■ DATA SHOWN:
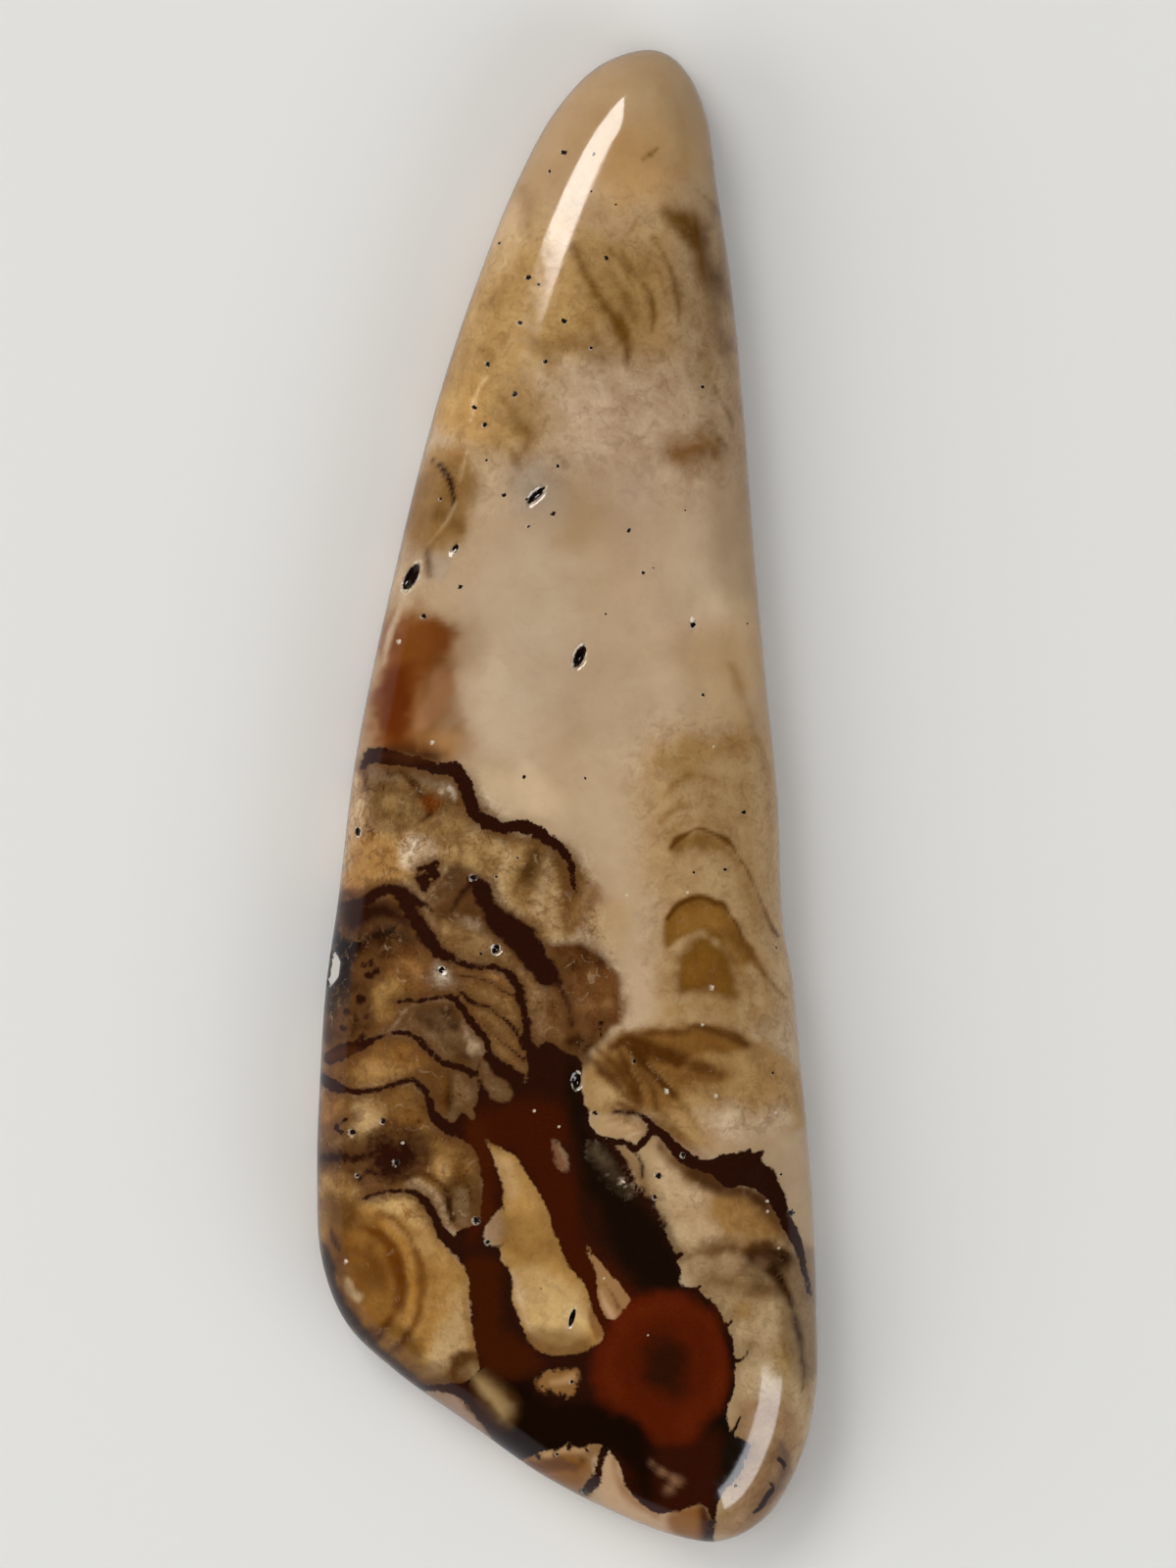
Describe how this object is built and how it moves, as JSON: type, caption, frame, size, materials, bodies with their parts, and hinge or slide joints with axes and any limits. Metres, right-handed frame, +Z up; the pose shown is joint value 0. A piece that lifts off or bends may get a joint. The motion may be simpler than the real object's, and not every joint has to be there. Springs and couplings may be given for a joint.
{
  "type": "picture jasper cabochon",
  "caption": "Freeform polished picture jasper cabochon: long leaning teardrop outline, low dome, flat ground back with a small bevel.",
  "frame": {"origin": "centre of the flat back, on the surface that the stone rests on", "axes": "+Z up out of the dome, +Y along the stone towards its narrow tip, +X to the right as seen from above"},
  "size_m": [0.0204, 0.0607, 0.0056],
  "materials": {
    "polished_jasper": "polished, cream and tan with dark brown and red-brown markings"
  },
  "bodies": {
    "root": {"jasper_cabochon": "polished_jasper"}
  },
  "joints": []
}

■ WHAT YOU HAVE TO DO: Copy out all of the data exactly, leaving nothing out.

■ RESPONSE:
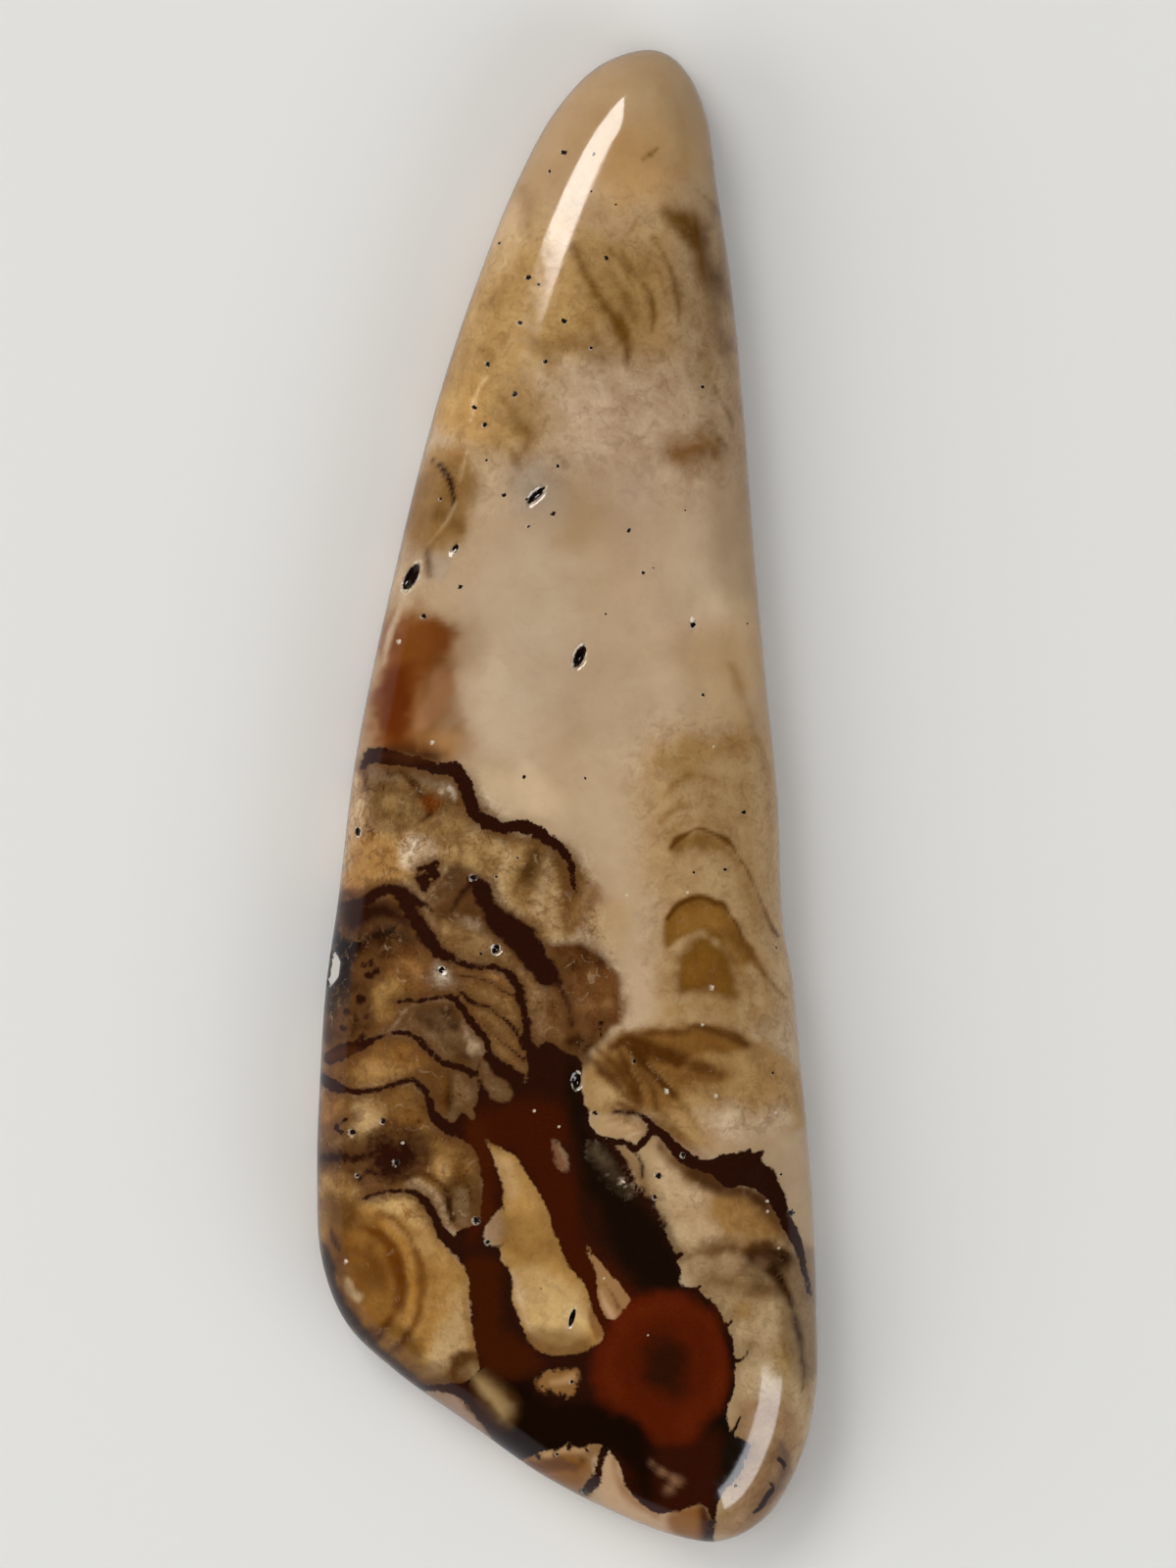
Describe how this object is built and how it moves, as JSON: type, caption, frame, size, materials, bodies with their parts, and hinge or slide joints with axes and any limits. Metres, right-handed frame, +Z up; the pose shown is joint value 0. A piece that lifts off or bends may get a joint. The motion may be simpler than the real object's, and not every joint has to be there. Springs and couplings may be given for a joint.
{
  "type": "picture jasper cabochon",
  "caption": "Freeform polished picture jasper cabochon: long leaning teardrop outline, low dome, flat ground back with a small bevel.",
  "frame": {"origin": "centre of the flat back, on the surface that the stone rests on", "axes": "+Z up out of the dome, +Y along the stone towards its narrow tip, +X to the right as seen from above"},
  "size_m": [0.0204, 0.0607, 0.0056],
  "materials": {
    "polished_jasper": "polished, cream and tan with dark brown and red-brown markings"
  },
  "bodies": {
    "root": {"jasper_cabochon": "polished_jasper"}
  },
  "joints": []
}